The fourth to sixth floors, which house several galleries, the rooftop garden and function rooms, are still under construction and will open within the month.
Near the Tree of Life is a replica of the saltwater crocodile, Lolong, caught in the Agusan Marsh. At about 20 feet long, It was the largest crocodile in captivity. Its skeleton hang at the Ayala Reception Hall and its skin is being taxidermied. Also in the hall are the remains of the Rhinoceros philippinensis, dated 709,000 years ago, hunted by what is now considered the earliest hominids to settle in the island. These were excavated in Rizal, Kalinga.

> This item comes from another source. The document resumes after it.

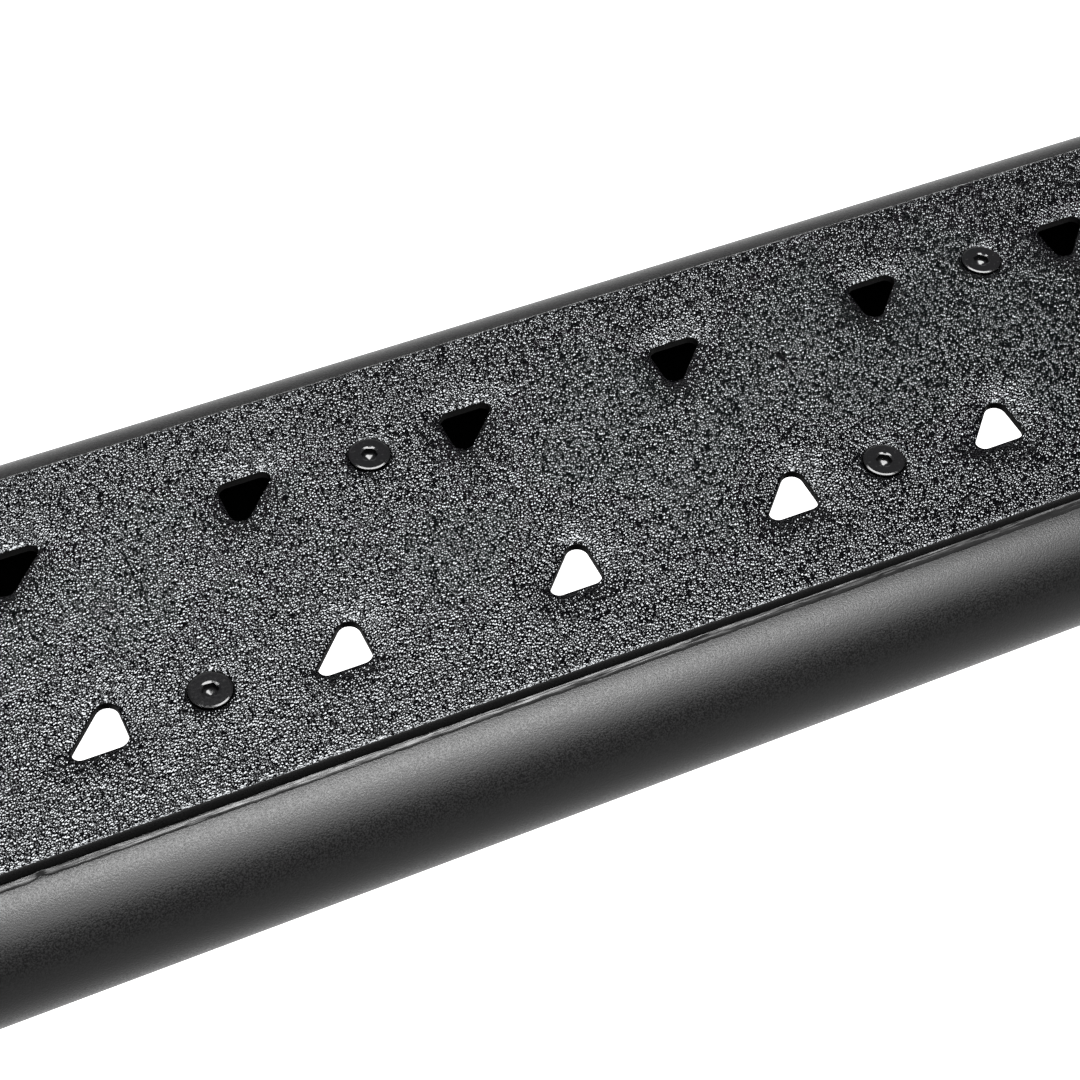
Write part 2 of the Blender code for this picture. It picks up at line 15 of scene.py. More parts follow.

At Gallery IX: Mangroves, Beaches and Intertidal Zones, there is a replica of a mangrove forest with taxidermied crabs. Gallery X: The Marine Realm has replicas of a submarine, a whale shark and other large marine creatures.
The National Museum of Natural History completes the National Museum of the Philippines complex at the Rizal Park, converting the Department of Tourism building, which was formerly the Agriculture and Commerce building, into the country’s first and biggest museum dedicated to Philippine flora, fauna and natural resources.
“This project was initiated in 1998, with the approval by President Fidel V. Ramos of the National Museum Act,” said Ramon R. del Rosario, Jr., chairman of the Board of Trustees of the National Museum, in a message for the opening. “This landmark law designated three historical government buildings in Rizal Park as the home of the National Museum: the Legislative Building on Padre Burgos Avenue, and the twin buildings that originally housed the Department of Agriculture and Commerce (later Tourism) and the Department of Finance in the eastern area in Rizal Park known as the Agrifina Circle.”
The Finance Building is now the National Museum of Anthropology, while the Legislative Building is now the National Museum of Fine Arts, opened in 2001.
“Then-President Benigno Aquino III in 2012 agreed to support the conversion of the Tourism building into the National Museum Natural History as one of his administration’s major projects under the Department of Education. In line with this, the Department of Tourism vacated and turned over the building in 2013 and the implementation of the project finally started in 2014,” Del Rosario further related. “The government undertook the conversion of the Tourism building, through extensive retrofitting and renovation, into a building suited to house the Natural History Museum and its priceless geological, botanical and zoological collections.”
The private sector also participated in the transformation. In particular, a private foundation donated the museum’s most spectacular structure, the Tree of Life, which includes a dome of glass and aluminum, in what was the courtyard, and a scenic elevator
The redesign on the neoclassical structure was done by Dominic Galicia Architects and Periquet Galicia, Inc.
Many exhibits are interactive, and all items are informative and endlessly fascinating if one takes time to linger and contemplate. The architectural details of the building itself are to marvel at. When the remaining portions are finally open, the museum is sure to impress more.
“The National Museum of Natural History now stands as a remarkable example of what can be achieved through persistence and a spirit of cooperation and generosity, in line with an established vision that can be appreciated by every Filipino,” Del Rosario said.